TO BE DONE —
Repeat the line that contains "const crust = new", the line that contains "from mathutils import Matrix, Vector", and all lines between them, exactly and with no other lines.

MATERIAL SUPPLIED —
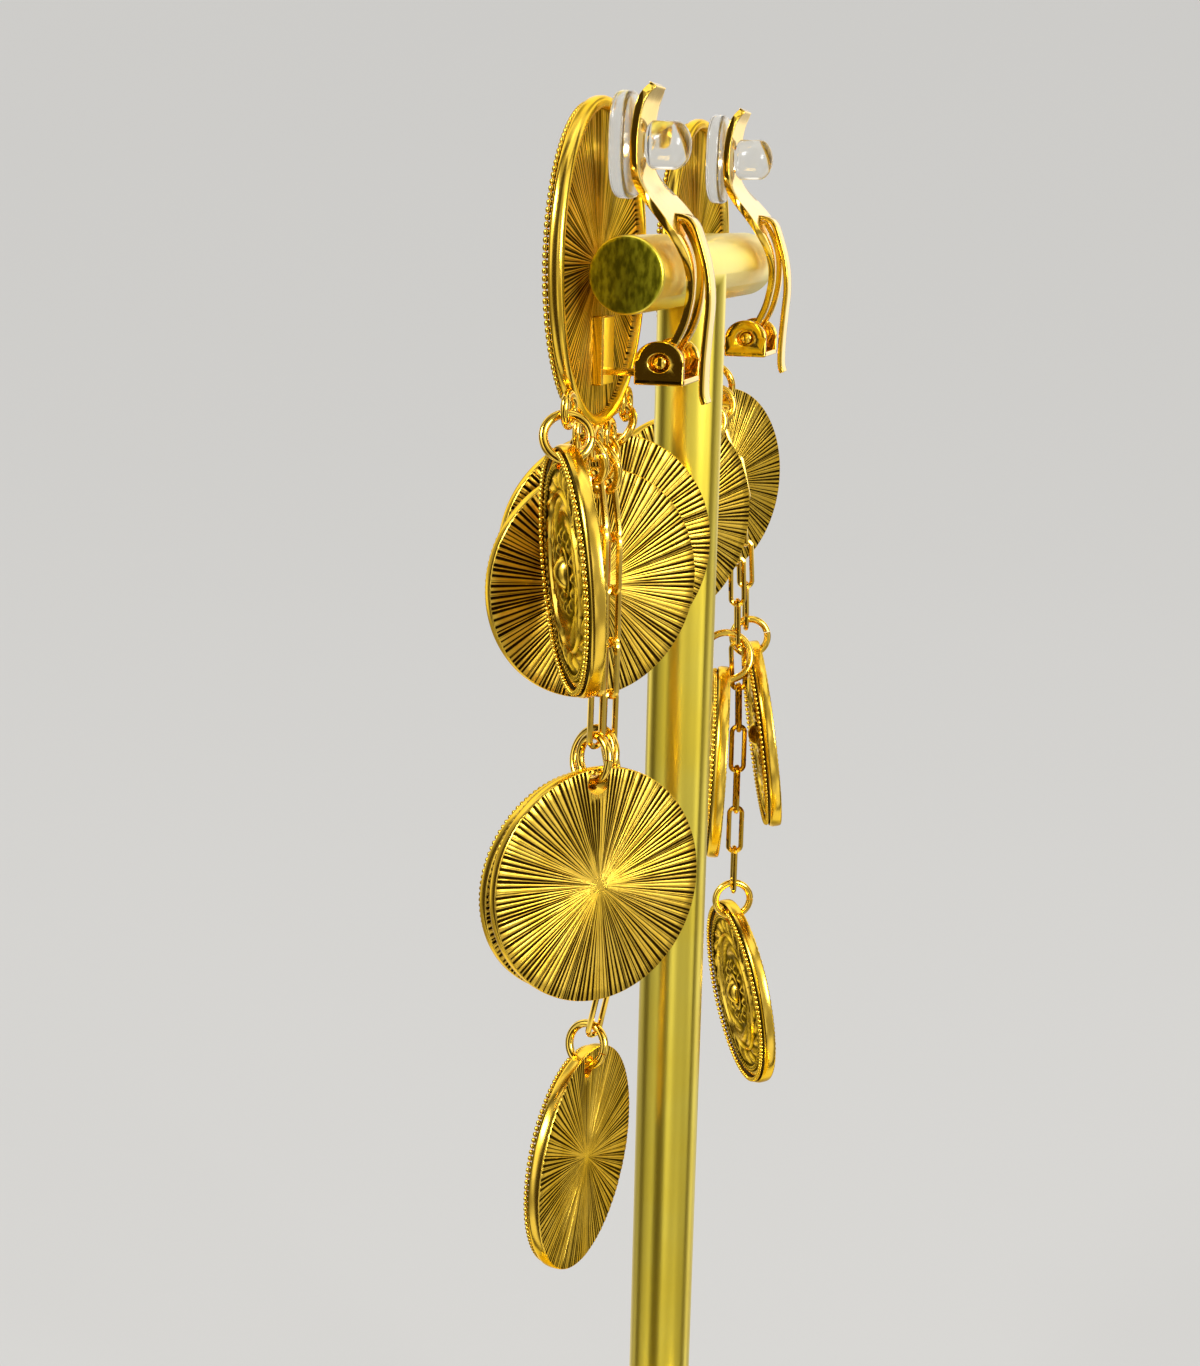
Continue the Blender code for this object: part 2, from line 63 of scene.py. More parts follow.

...

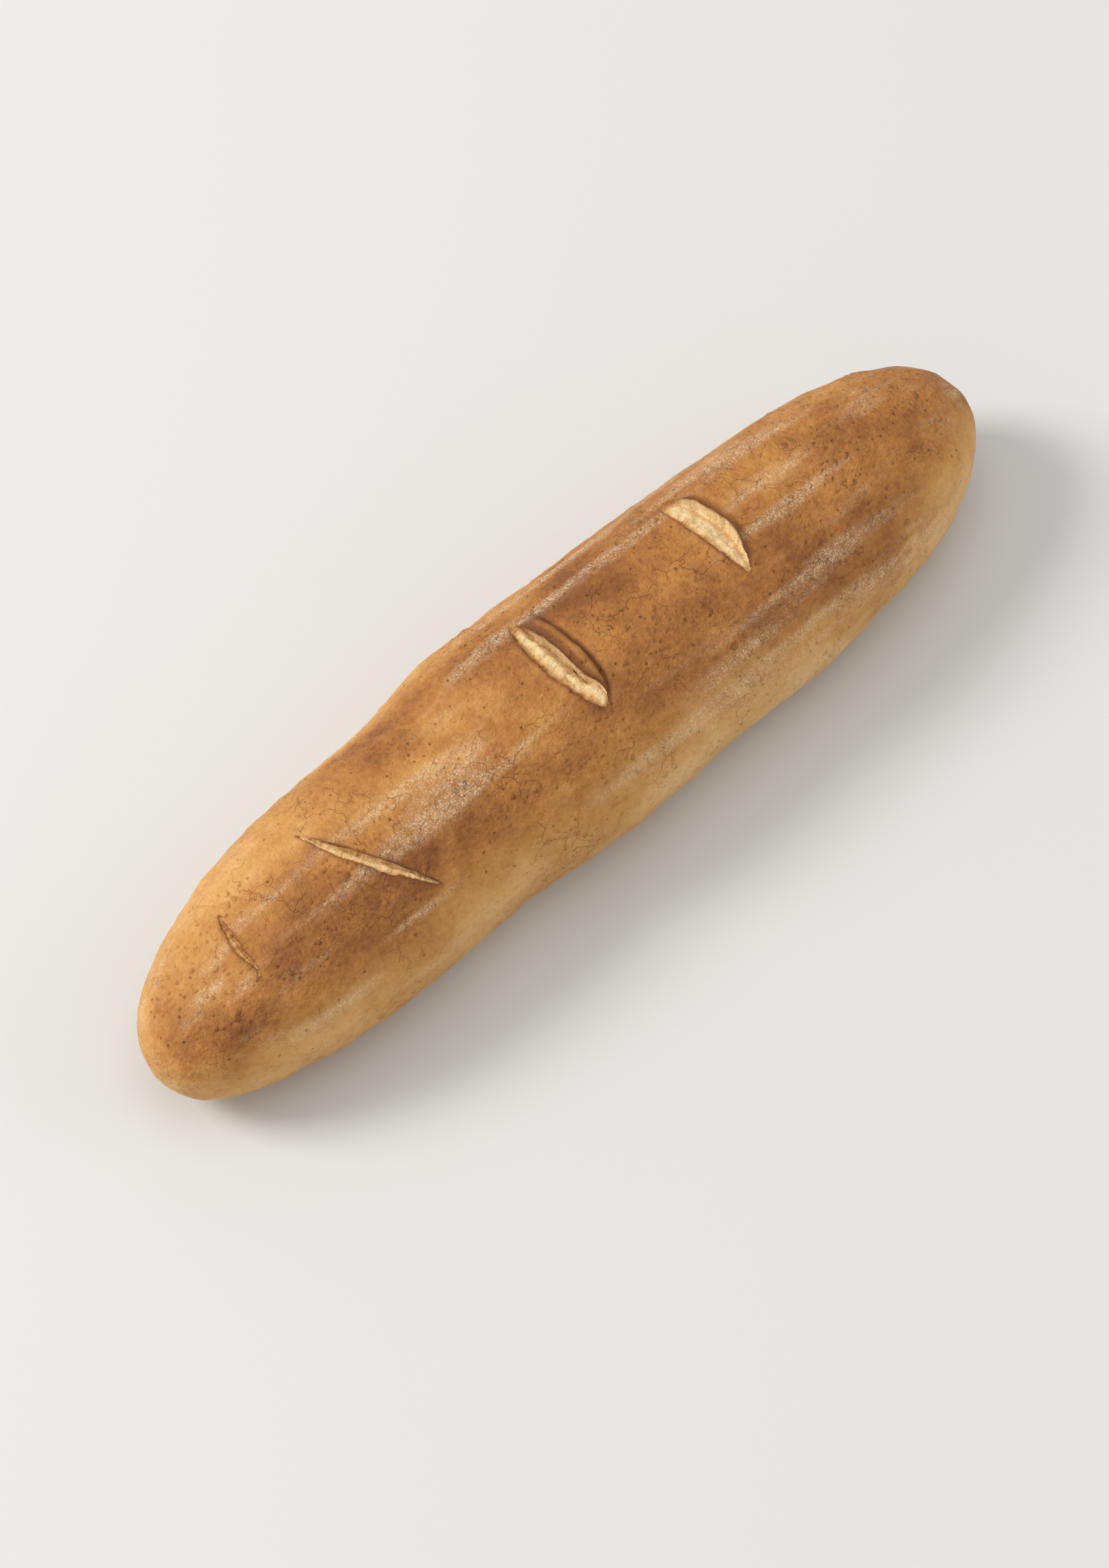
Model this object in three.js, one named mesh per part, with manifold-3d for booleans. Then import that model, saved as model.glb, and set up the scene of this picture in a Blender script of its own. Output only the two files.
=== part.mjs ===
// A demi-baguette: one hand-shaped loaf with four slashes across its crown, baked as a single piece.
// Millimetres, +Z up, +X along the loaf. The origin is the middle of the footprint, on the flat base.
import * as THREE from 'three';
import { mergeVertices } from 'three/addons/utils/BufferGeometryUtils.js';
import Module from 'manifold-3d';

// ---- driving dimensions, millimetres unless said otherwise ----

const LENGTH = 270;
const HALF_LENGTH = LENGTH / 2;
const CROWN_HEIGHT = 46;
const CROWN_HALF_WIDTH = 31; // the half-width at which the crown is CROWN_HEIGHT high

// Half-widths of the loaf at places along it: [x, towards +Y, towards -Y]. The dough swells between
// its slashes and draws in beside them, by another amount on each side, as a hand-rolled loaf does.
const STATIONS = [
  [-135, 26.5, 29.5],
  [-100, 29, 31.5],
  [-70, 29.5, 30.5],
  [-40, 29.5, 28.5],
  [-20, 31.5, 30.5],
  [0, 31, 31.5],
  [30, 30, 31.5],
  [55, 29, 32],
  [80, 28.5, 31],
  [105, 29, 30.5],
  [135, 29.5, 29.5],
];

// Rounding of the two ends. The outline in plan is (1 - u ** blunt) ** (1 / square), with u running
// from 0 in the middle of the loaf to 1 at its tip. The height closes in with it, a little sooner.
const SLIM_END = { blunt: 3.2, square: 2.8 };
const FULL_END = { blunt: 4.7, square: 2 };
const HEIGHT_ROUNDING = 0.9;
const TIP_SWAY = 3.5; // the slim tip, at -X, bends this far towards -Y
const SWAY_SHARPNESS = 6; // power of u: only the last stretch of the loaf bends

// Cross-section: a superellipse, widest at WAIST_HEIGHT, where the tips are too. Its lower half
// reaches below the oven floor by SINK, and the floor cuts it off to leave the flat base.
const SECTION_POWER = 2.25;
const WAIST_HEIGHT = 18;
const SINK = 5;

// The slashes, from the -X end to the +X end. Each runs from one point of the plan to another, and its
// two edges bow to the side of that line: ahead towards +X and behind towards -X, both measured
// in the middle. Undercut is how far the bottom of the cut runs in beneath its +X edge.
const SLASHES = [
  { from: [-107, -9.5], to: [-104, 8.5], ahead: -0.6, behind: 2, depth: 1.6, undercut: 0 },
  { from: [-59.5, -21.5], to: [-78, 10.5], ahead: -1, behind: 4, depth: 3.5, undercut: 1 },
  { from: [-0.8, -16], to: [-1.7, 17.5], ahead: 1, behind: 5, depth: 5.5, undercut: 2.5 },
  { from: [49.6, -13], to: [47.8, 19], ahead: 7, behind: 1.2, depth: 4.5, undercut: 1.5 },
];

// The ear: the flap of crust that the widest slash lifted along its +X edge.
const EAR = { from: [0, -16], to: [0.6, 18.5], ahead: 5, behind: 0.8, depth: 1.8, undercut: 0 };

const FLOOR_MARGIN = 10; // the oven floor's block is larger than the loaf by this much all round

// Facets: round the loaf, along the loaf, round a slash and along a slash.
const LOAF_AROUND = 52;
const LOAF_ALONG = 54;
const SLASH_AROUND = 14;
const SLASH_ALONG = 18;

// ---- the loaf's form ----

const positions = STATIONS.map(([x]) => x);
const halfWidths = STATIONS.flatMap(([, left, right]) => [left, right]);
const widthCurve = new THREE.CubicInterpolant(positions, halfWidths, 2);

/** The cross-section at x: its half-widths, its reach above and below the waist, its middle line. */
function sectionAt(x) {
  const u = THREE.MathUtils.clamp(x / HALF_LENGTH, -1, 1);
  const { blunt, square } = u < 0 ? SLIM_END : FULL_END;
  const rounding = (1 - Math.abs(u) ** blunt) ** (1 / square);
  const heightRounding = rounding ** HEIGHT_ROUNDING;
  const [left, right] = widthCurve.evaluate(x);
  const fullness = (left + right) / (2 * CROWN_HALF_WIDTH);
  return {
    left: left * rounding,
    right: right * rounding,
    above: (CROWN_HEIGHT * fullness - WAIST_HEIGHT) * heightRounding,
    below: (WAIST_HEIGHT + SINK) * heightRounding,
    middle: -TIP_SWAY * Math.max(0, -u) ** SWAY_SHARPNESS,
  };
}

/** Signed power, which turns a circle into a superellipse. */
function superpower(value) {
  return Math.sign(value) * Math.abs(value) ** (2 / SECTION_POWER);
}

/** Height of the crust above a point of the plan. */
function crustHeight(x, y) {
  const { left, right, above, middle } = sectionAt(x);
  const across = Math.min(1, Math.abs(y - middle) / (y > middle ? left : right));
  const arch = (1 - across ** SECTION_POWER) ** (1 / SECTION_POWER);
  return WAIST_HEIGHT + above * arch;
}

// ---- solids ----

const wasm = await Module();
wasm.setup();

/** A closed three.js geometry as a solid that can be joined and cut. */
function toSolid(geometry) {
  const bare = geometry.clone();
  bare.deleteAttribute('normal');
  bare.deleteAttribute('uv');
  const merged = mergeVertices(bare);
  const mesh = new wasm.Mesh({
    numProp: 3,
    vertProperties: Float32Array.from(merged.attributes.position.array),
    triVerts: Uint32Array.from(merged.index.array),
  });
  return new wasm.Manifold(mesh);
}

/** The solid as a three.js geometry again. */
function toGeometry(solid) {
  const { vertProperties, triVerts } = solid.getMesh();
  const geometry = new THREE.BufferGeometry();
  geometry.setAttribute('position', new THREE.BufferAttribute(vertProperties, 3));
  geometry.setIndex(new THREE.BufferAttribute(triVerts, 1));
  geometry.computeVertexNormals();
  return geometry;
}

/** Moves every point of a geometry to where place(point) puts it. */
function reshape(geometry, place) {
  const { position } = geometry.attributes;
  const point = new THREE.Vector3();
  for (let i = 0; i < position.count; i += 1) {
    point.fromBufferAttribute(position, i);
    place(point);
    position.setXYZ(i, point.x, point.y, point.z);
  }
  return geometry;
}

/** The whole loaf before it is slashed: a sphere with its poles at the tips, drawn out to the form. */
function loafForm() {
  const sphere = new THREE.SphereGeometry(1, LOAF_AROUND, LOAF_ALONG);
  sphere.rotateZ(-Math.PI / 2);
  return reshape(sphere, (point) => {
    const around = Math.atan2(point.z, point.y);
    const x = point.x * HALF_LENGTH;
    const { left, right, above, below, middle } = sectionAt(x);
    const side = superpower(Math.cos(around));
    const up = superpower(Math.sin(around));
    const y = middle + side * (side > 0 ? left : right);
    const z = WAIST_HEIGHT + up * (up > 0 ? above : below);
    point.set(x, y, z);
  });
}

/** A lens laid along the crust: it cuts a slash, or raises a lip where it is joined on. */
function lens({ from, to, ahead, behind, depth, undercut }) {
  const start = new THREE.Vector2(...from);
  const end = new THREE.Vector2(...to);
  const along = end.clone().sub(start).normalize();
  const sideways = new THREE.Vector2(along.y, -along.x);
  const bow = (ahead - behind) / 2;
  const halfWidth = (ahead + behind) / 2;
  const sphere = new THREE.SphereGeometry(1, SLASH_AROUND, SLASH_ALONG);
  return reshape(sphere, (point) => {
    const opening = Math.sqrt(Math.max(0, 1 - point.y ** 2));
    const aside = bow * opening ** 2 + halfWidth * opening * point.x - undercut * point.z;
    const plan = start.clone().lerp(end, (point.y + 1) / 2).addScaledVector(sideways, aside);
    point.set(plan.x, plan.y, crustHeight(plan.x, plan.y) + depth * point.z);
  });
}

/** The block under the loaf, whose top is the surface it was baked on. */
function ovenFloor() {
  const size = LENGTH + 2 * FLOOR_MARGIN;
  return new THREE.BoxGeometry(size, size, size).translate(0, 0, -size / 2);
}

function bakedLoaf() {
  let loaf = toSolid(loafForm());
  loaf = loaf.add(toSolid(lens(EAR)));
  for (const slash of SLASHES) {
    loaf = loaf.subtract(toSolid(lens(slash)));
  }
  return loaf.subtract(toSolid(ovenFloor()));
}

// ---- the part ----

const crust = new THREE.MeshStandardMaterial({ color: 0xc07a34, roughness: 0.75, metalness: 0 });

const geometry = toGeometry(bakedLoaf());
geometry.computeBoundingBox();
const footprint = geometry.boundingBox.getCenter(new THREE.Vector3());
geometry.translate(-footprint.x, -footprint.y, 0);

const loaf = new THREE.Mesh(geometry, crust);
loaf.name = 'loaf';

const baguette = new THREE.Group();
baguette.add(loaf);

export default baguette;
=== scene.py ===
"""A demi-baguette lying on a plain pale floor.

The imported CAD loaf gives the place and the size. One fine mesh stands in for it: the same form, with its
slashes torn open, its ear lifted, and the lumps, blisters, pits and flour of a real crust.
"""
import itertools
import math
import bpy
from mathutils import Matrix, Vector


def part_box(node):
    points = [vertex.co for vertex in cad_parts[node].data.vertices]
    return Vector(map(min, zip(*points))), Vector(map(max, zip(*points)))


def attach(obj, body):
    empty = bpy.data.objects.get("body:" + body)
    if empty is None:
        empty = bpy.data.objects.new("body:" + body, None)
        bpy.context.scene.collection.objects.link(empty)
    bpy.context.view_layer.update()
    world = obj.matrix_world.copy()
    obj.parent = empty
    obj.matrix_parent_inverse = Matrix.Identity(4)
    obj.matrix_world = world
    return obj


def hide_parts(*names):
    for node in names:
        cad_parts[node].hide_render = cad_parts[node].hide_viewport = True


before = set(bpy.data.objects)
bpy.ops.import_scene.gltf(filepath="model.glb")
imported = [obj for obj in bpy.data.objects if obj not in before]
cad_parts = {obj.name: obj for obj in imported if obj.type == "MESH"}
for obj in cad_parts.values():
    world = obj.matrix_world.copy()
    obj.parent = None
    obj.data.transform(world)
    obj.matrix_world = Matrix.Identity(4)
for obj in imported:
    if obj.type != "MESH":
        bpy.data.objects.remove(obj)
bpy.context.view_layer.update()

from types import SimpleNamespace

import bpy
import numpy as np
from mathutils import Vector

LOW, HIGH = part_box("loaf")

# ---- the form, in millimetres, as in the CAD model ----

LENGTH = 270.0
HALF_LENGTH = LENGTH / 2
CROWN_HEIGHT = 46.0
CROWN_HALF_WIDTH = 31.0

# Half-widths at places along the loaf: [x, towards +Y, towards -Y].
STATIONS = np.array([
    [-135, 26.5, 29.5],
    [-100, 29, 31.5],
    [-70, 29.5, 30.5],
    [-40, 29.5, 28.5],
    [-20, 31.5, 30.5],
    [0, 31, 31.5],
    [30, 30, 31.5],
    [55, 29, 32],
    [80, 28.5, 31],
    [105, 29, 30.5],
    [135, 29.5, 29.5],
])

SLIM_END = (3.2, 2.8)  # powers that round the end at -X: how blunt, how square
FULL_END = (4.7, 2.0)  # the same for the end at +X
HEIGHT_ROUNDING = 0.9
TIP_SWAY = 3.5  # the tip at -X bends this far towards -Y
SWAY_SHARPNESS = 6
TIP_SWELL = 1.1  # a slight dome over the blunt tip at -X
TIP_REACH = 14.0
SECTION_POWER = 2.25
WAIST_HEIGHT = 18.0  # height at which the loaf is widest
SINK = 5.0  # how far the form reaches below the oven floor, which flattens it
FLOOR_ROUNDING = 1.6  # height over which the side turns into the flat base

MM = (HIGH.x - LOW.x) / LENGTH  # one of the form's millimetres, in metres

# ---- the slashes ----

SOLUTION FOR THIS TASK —
const crust = new THREE.MeshStandardMaterial({ color: 0xc07a34, roughness: 0.75, metalness: 0 });

const geometry = toGeometry(bakedLoaf());
geometry.computeBoundingBox();
const footprint = geometry.boundingBox.getCenter(new THREE.Vector3());
geometry.translate(-footprint.x, -footprint.y, 0);

const loaf = new THREE.Mesh(geometry, crust);
loaf.name = 'loaf';

const baguette = new THREE.Group();
baguette.add(loaf);

export default baguette;
=== scene.py ===
"""A demi-baguette lying on a plain pale floor.

The imported CAD loaf gives the place and the size. One fine mesh stands in for it: the same form, with its
slashes torn open, its ear lifted, and the lumps, blisters, pits and flour of a real crust.
"""
import itertools
import math
import bpy
from mathutils import Matrix, Vector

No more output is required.